Следующий этап работы. Попробуем охарактеризовать главного героя рассказа — Ивана Королёва. “Ивана презирают. В свои двадцать два года он стар, мнителен, немощен; шамкает в разговоре, прячет глаза, то и дело хватается за бок, когда ему пожимают руку. Будучи трезвым, он робок, тих и невнятен, но после самой малой выпивки становится болтлив, нагл и норовит нарваться на скандал”.

Не самая, прямо скажем, привлекательная личность этот Иван Королёв.

Вообще же, представляется, что урок по рассказу Дмитриева должен быть в известном смысле “провокационным”. Перед нами главный герой. Класс можно поделить пополам. Часть ребят пытается доказать, что Королёв — персонаж отрицательный. Остальные ученики выбирают всё, что можно сказать положительного об этом человеке.

С одной стороны, “Ивана Королёва нельзя назвать даже дерьмом, поскольку от дерьма всё же есть известная польза природе и обществу” (это мнение начальника Ивана). Все в Пытавине “его презирают”. “Трёх лет не прошло, как, выпив какой-то дряни и дрянно осмелев, Иван затеял драку с милиционером Елистратовым, сам же был побит и получил срок”. Королёв — банальный и злобный вор, укравший у мирного пенсионера, выгуливавшего собаку, червонец и нужные только старику лекарства и квитанции. Иван постоянно врёт, мысленно желает (совсем не по-христиански) всем окружающим больших и разнообразных неприятностей.
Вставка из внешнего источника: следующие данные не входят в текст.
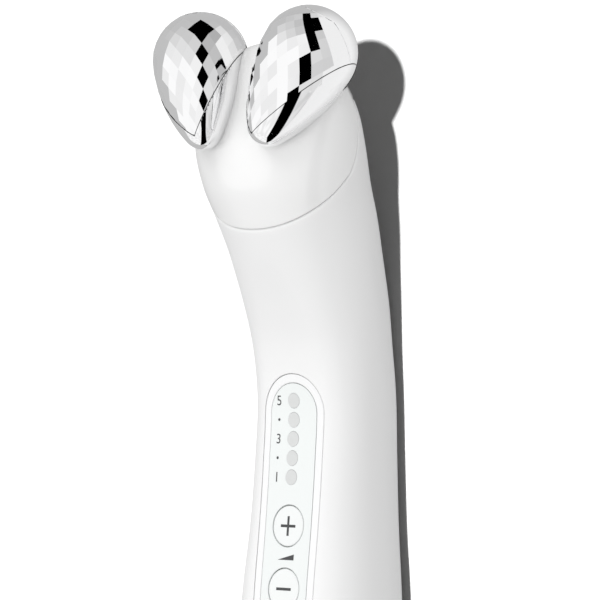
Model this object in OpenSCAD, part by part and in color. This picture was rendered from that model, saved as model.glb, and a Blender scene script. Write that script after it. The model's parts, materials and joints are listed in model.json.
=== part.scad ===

Но в то же время этот маленький, пошловатый, озлобленный на всех и вся человек совсем не так однозначен, как это может показаться на первый взгляд. Иван нежно и преданно любит свою мать. “Редок день, когда мать плачет; как и всякую особенно сильную боль Иван помнит каждый из таких дней, и это — мучительная, трудная память”. Иван — фантазёр, причём совсем не всегда злой фантазёр, просто сердце у него замёрзло, как у мальчика Кая из сказки «Снежная королева». (Кстати,в сильном классе попробуйте обсудить с учениками, для чего вводит Дмитриев в текст своего рассказа отрывок из этой сказки.)